Według jego relacji rebelianci zajęli najpierw dwie miejscowości, z których musieli się wycofać, ale po nadejściu posiłków udało im się opanować kilka, "około ośmiu" miejscowości. Znajdują się one na wschód i południe od al-Raj, które jest położone dwa kilometry na południe od granicy z Turcją.
Czołgi przekroczyły granicę
Jednocześnie, tureckie czołgi przekroczyły granicę w pobliżu tureckiej wsi Kobane, która po stronie syryjskiej sąsiaduje ze wsią al-Raj. Czołgi wjechały z tureckiej prowincji Kilis. Kobane w ostatnich miesiącach była kontrolowana na przemian przez bojowników IS i syryjskich rebeliantów. Oznacza to otwarcie nowego kierunku natarcia – pisze Reuters. Mamy do czynienia z kolejnym etapem tureckiej operacji wojskowej "Tarcza Eufratu", która ma na celu zwalczanie dżihadystów z IS, ale także walczących z nimi kurdyjskich bojowników, których wspierają Stany Zjednoczone – zaznacza. Nowa ofensywa zwiększy presję zarówno od zachodu, jak i wschodu na obszar kontrolowany przez IS przy granicy między Dżarabulusem i al-Raj - zauważa Reuters.
Operacja "Tarcza Eufratu"
Aktywnie wspierając rebelianckie grupy bojowe – złożone głównie z Arabów i Turkmenów, które walczą na luźnych zasadach pod wspólnym sztandarem Wolnej Armii Syryjskiej. Ankara spodziewa się wyprzeć siły tzw. Państwa Islamskiego z pogranicza syryjsko-tureckiego i niejako zaszachować wspierane przez Waszyngton ugrupowania kurdyjskie – pisze w komentarzu agencja Reutera.
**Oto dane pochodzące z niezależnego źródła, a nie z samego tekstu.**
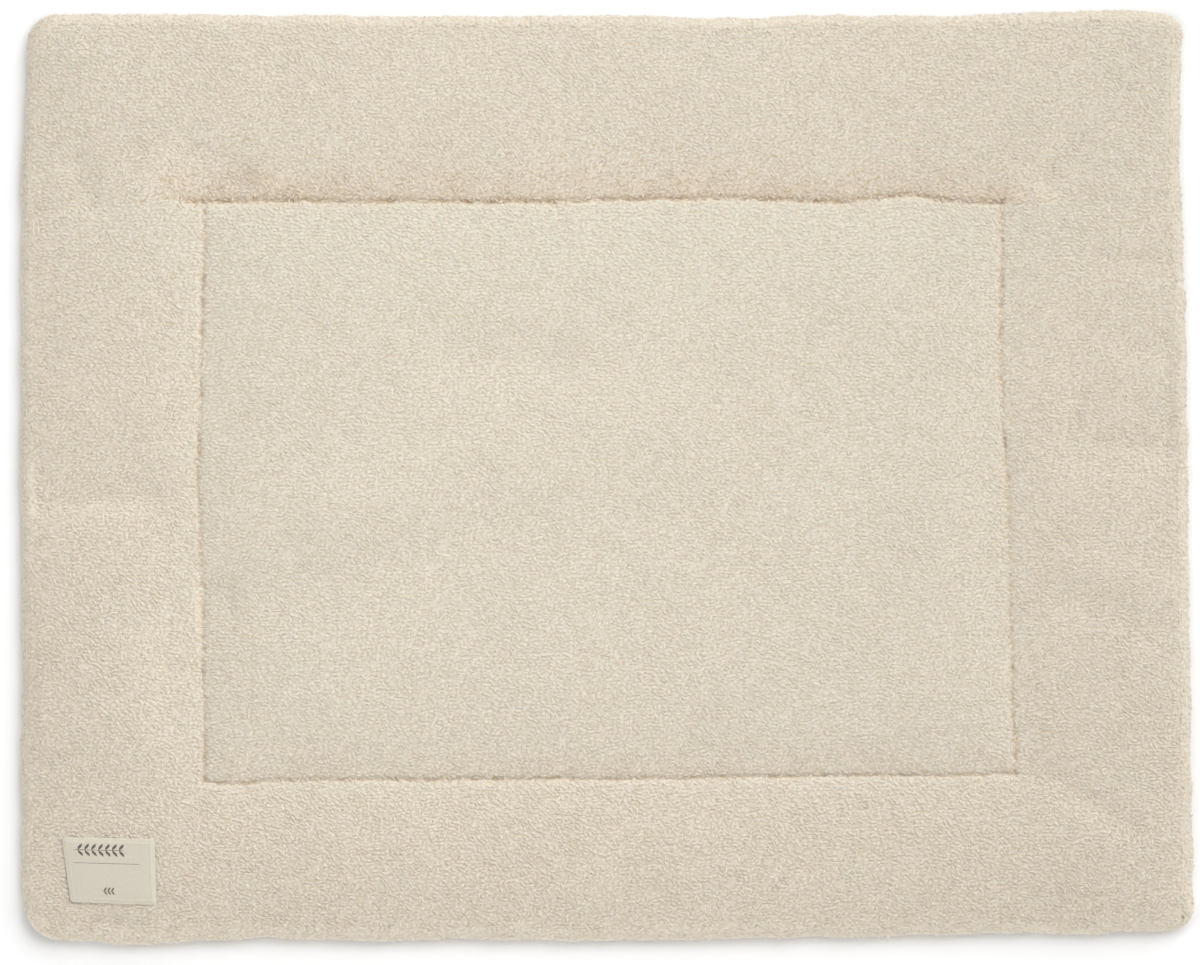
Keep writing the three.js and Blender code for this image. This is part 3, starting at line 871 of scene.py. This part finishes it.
def teddy_fleece():
    """Teddy fleece: looped polyester yarn, cut and tumbled till it curls, cream.

    Quite matt. Its curls are painted pale at their crests and tan towards their roots: this is painted shade,
    for the shade between them, turned tan by the light that gets in and passes from fibre to fibre. Patches
    are slightly warmer or cooler, and where the pile is ruffled the roots are painted darker still, as more
    painted shade. The smallest curls, on the large ones and between them, are a noise's even steps, drawn as
    the sine of SWIRL_TURNS times its value, and are painted in shade in the same way where they lie low.
    """
    constants = {"Roughness": 0.92, "Specular IOR Level": 0.15, "Sheen Weight": 0.12, "Sheen Roughness": 0.6}
    material, tree, shader = new_material("teddy_fleece_pile", "#e6dccb", constants)
    place = add_node(tree, "TexCoord").outputs["Object"]
    depth, tone, ruffle = [
        add_node(tree, "Attribute", attribute_name=name).outputs["Fac"]
        for name in ("depth", "tone", "ruffle")
    ]

    sizes = [1 / size for size in SWIRL_SIZE]
    stretched = add_node(tree, "VectorMath", {0: place, 1: sizes}, operation="MULTIPLY")
    swirl = add_node(tree, "TexNoise", {"Vector": stretched, "Scale": 1.0, "Detail": 1.0})
    turns = add_node(tree, "Math", {0: swirl, 1: SWIRL_TURNS}, operation="MULTIPLY")
    curl = add_node(tree, "Math", {0: turns}, operation="SINE")
    # The pile's height for its colour: lower places get more painted shade
    height = add_node(tree, "Math", {0: curl, 1: 0.22, 2: depth}, operation="MULTIPLY_ADD", use_clamp=True)

    patches = add_node(tree, "TexNoise", {"Vector": place, "Scale": 1 / (5 * MM), "Detail": 2.0})
    cool = add_node(tree, "Math", {0: ruffle, 1: -0.85, 2: patches}, operation="MULTIPLY_ADD", use_clamp=True)
    crest = add_node(
        tree, "Mix", {FACTOR: cool, FIRST: linear("#dfd5c9"), SECOND: linear("#d8d8ca")}, data_type="RGBA"
    )
    # Painted shade: tan at the roots, pale at the crests, by the pile's height
    shaded = add_node(tree, "Math", {0: height, 1: 0.6}, operation="POWER")
    shade_to_crest = {FACTOR: shaded, FIRST: linear("#c2b398"), SECOND: crest.outputs[MIXED]}
    colour = add_node(tree, "Mix", shade_to_crest, data_type="RGBA")
    bright = add_node(tree, "MapRange", {"Value": tone, "To Min": 0.985, "To Max": 1.015})
    toned = add_node(tree, "HueSaturation", {"Color": colour.outputs[MIXED], "Value": bright})
    # Painted shade at the roots, darker and more yellow-brown where the pile is ruffled
    root = add_node(tree, "Math", {0: 1.25, 1: height}, operation="SUBTRACT")
    ruffle_squared = add_node(tree, "Math", {0: ruffle, 1: 2.0}, operation="POWER")
    painted_root_shade = add_node(tree, "Math", {0: ruffle_squared, 1: root}, operation="MULTIPLY", use_clamp=True)
    root_shade_mix = {FACTOR: painted_root_shade, FIRST: toned, SECOND: linear("#efe3d3")}
    root_shaded_colour = add_node(tree, "Mix", root_shade_mix, data_type="RGBA", blend_type="MULTIPLY")
    bump = add_node(tree, "Bump", {"Height": curl, "Strength": 0.3, "Distance": 0.25 * MM})
    set_surface(shader, root_shaded_colour, bump)
    return material


def label_cotton():
    """Plain woven cotton, printed and washed soft: off-white and matt, with a faint grid of threads.

    A leaf lies where the distance to its own line is less than its half width times the sine of half a
    turn times the way out from the stem over its length. Leaves lean by LEAF_LEAN times that way.
    """
    constants = {"Roughness": 0.85, "Specular IOR Level": 0.2}
    material, tree, shader = new_material("label_woven_cotton", "#e0dacb", constants)
    flat = add_node(tree, "UVMap", uv_map="label_cloth")
    size = (LABEL_WIDTH / MM, LABEL_LENGTH / MM, 0)
    place = add_node(tree, "VectorMath", {0: flat, 1: size}, operation="MULTIPLY")
    axes = add_node(tree, "SeparateXYZ", {0: place})
    x, y = axes.outputs["X"], axes.outputs["Y"]

    height, middle, half, half_width = RULE
    across = add_node(tree, "Math", {0: y, 1: height, 2: half_width}, operation="COMPARE")
    along = add_node(tree, "Math", {0: x, 1: middle, 2: half}, operation="COMPARE")
    ink = add_node(tree, "Math", {0: across, 1: along}, operation="MULTIPLY")
    for height, middle, half, length, pitch, half_width in SPRIGS:
        off = add_node(tree, "Math", {0: y, 1: height}, operation="SUBTRACT")
        out = add_node(tree, "Math", {0: off}, operation="ABSOLUTE")
        lean = add_node(tree, "Math", {0: out, 1: -LEAF_LEAN, 2: x}, operation="MULTIPLY_ADD")
        first = middle - half - pitch / 2
        from_first = add_node(tree, "Math", {0: lean, 1: first}, operation="SUBTRACT")
        aside = add_node(tree, "Math", {0: from_first, 1: pitch / 2}, operation="PINGPONG")
        turn = add_node(tree, "Math", {0: out, 1: np.pi / length}, operation="MULTIPLY")
        sine = add_node(tree, "Math", {0: turn}, operation="SINE")
        wide = add_node(tree, "Math", {0: sine, 1: half_width}, operation="MULTIPLY")
        leaf = add_node(tree, "Math", {0: aside, 1: wide}, operation="LESS_THAN")
        near = add_node(tree, "Math", {0: out, 1: length}, operation="LESS_THAN")
        leaves = add_node(tree, "Math", {0: leaf, 1: near}, operation="MULTIPLY")
        stem = add_node(tree, "Math", {0: out, 1: STEM_HALF_WIDTH}, operation="LESS_THAN")
        sprig = add_node(tree, "Math", {0: leaves, 1: stem}, operation="MAXIMUM")
        along = add_node(tree, "Math", {0: lean, 1: middle, 2: half}, operation="COMPARE")
        ink = add_node(tree, "Math", {0: sprig, 1: along, 2: ink}, operation="MULTIPLY_ADD")

    slubs = add_node(tree, "TexNoise", {"Vector": place, "Scale": 0.35, "Detail": 3.0})
    cloth = add_node(
        tree, "Mix", {FACTOR: slubs, FIRST: linear("#c1bbab"), SECOND: linear("#ccc6b7")}, data_type="RGBA"
    )
    on_hem = add_node(tree, "Attribute", attribute_name="hem").outputs["Fac"]
    double = add_node(tree, "MapRange", {"Value": on_hem, "To Min": 1.0, "To Max": 1.05})
    hemmed = add_node(tree, "HueSaturation", {"Color": cloth.outputs[MIXED], "Value": double})
    faded = add_node(tree, "Math", {0: ink, 1: 0.85}, operation="MULTIPLY", use_clamp=True)
    colour = add_node(
        tree, "Mix", {FACTOR: faded, FIRST: hemmed, SECOND: linear("#3b3733")}, data_type="RGBA"
    )
    # Threads lie 0.4 mm apart, too close for the render to show, so they are drawn 0.8 mm apart
    wave = add_node(tree, "VectorMath", {0: place, 1: (np.pi / 0.8,) * 3}, operation="MULTIPLY")
    sines = add_node(tree, "VectorMath", {0: wave}, operation="SINE")
    threads = add_node(tree, "SeparateXYZ", {0: sines})
    crossing = add_node(tree, "Math", {0: threads, 1: threads.outputs["Y"]}, operation="MULTIPLY")
    weave = add_node(tree, "Math", {0: crossing}, operation="ABSOLUTE")
    bump = add_node(tree, "Bump", {"Height": weave, "Strength": 0.6, "Distance": 0.15 * MM})
    set_surface(shader, colour, bump)
    return material


def sewing_thread():
    """Spun polyester thread, dyed to match: cream, with a slight gloss and the ridges of its twist.

    The twist is drawn 0.6 mm apart, a little coarser than it is, so that it shows.
    """
    constants = {"Roughness": 0.6, "Specular IOR Level": 0.4, "Sheen Weight": 0.1, "Sheen Roughness": 0.5}
    material, tree, shader = new_material("spun_sewing_thread", "#d9ccb2", constants)
    place = add_node(tree, "TexCoord").outputs["Object"]
    waves = {"Vector": place, "Scale": 1 / (20 * 0.6 * MM), "Distortion": 1.0}
    twist = add_node(tree, "TexWave", waves, bands_direction="DIAGONAL")
    colour = add_node(
        tree, "Mix", {FACTOR: twist, FIRST: linear("#c8b997"), SECOND: linear("#e2d7c0")}, data_type="RGBA"
    )
    bump = add_node(tree, "Bump", {"Height": twist, "Strength": 0.5, "Distance": 0.1 * MM})
    set_surface(shader, colour, bump)
    return material


def studio_board():
    """White studio board, rolled matt: it throws soft light back on the mat's edges."""
    constants = {"Roughness": 0.9, "Specular IOR Level": 0.1}
    return new_material("white_studio_board", "#f7f7f7", constants)[0]


def aim(thing, place, target):
    """Puts a lamp at a place and turns its -Z axis to a target."""
    thing.location = place
    thing.rotation_euler = (Vector(target) - Vector(place)).to_track_quat("-Z", "Y").to_euler()
    bpy.context.scene.collection.objects.link(thing)


def studio():
    """The camera straight above, as in the photograph, the floor and the light."""
    scene = bpy.context.scene
    camera = bpy.data.cameras.new("camera")
    camera.lens = camera.sensor_width * (CAMERA_HEIGHT - CROWN / 2) / PHOTO_WIDTH
    scene.camera = bpy.data.objects.new("camera", camera)
    scene.camera.location = (*(PHOTO_MIDDLE - TO_FRAME[:2]), CAMERA_HEIGHT)
    scene.collection.objects.link(scene.camera)
    scene.view_settings.view_transform = "Standard"

    x, y = FLOOR_SIZE / 2 * np.array([(-1, 1, 1, -1), (-1, -1, 1, 1)])
    corners = np.column_stack([x, y, np.full(4, -FLOOR_DROP)])
    make_piece("studio_floor", corners, [np.array([[0, 1, 2, 3]])], studio_board())

    scene.world = bpy.data.worlds.new("studio")
    scene.world.use_nodes = True
    sky = scene.world.node_tree.nodes["Background"].inputs
    sky["Color"].default_value = linear("#ffffff")
    sky["Strength"].default_value = SKY_STRENGTH
    for name, (place, strength, spread) in SUNS.items():
        sun = bpy.data.lights.new(name, "SUN")
        sun.energy, sun.angle = strength, np.radians(spread)
        aim(bpy.data.objects.new(name, sun), place, (0, 0, 0))
    soft = bpy.data.lights.new("overhead", "AREA")
    soft.energy, soft.size = OVERHEAD_POWER, OVERHEAD_SIZE
    lamp = bpy.data.objects.new("overhead", soft)
    lamp.visible_camera = False
    aim(lamp, OVERHEAD_PLACE, (*OVERHEAD_PLACE[:2], 0))


XS, YS = lines_along(COLUMNS), lines_along(ROWS)
RIM = rim_loop(len(XS), len(YS))
RIM_X, RIM_Y = [np.append(line, line[0]) for line in (XS[RIM[0]], YS[RIM[1]])]
RIM_AT = np.append(0, np.cumsum(np.hypot(np.diff(RIM_X), np.diff(RIM_Y))))
RIM_PLACES = np.arange(len(RIM_AT))
outline = np.stack(lay(RIM_X, RIM_Y), axis=1)
TO_FRAME = np.append((outline.min(axis=0) + outline.max(axis=0) - np.sum(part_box("mat"), axis=0)[:2]) / 2, 0)

studio()
fleece = teddy_fleece()
filled_mat, top, rings = sewn_mat(fleece)
TOP = patch(XS, YS, top)
under = np.concatenate([rings[UNDER_STEPS - 1 :: -1], top[RIM][None]])
under = np.concatenate([under, under[:, :1]], axis=1)
UNDER = patch(RIM_PLACES, np.linspace(-1, 0, UNDER_STEPS + 1), under.swapaxes(0, 1))

curls = pile(fleece)
label = sewn_label(label_cotton())
thread = sewing_thread()
label_seam = box_corners(STITCH_INSET, STITCH_INSET, LABEL_WIDTH - STITCH_INSET, LABEL_LENGTH - STITCH_INSET)
label_stitches = stitches("label_stitches", label_surface, label_seam, LABEL_STITCH, thread)
panel_seam = box_corners(COLUMNS[1], ROWS[1], COLUMNS[2], ROWS[2])
panel_stitches = stitches("panel_stitches", on_top, panel_seam, PANEL_STITCH, thread)

for piece in (filled_mat, *curls, label, label_stitches, panel_stitches):
    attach(piece, "root")
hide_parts("mat")
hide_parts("label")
Kobane znajduje się w odległości ok. 55 km na południowy zachód od Dżarabulusu. 24 sierpnia wojsko tureckie wraz ze wspieranymi przez Ankarę syryjskimi rebeliantami rozpoczęło operację "Tarcza Eufratu" w celu odbicia tego strategicznego miasta z rąk IS. Od tego czasu rebelianci przejmowali od islamistów kontrolę nad wsiami wzdłuż tureckiej granicy w pobliżu Dżarabulusu i w zachodniej części okręgu Kobane.
Oczyszczanie miasta
Jak podała turecka agencja prasowa Anatolia, "w nowej fazie operacji (+Tarcza Eufratu+) z elementów terrorystycznych ma być oczyszczony odcinek granicy między (syryjskim miastem) Azaz a Dżarabulusem". Na obawy zgłaszane przez USA, że Turcja w ramach ofensywy atakuje także wspierane przez Waszyngton ugrupowania kurdyjskie walczące z IS, władze w Ankarze odpowiadają, że nie zamierzają trwale rozmieszczać swych sił zbrojnych w Syrii i zależy im jedynie na ochronie granicy przed IS i kurdyjską milicją Ludowe Jednostki Samoobrony (YPG). Turcja postrzega YPG jako przedłużenie zdelegalizowanej w tym kraju Partii Pracujących Kurdystanu (PKK), która prowadzi walkę zbrojną na tureckim terytorium.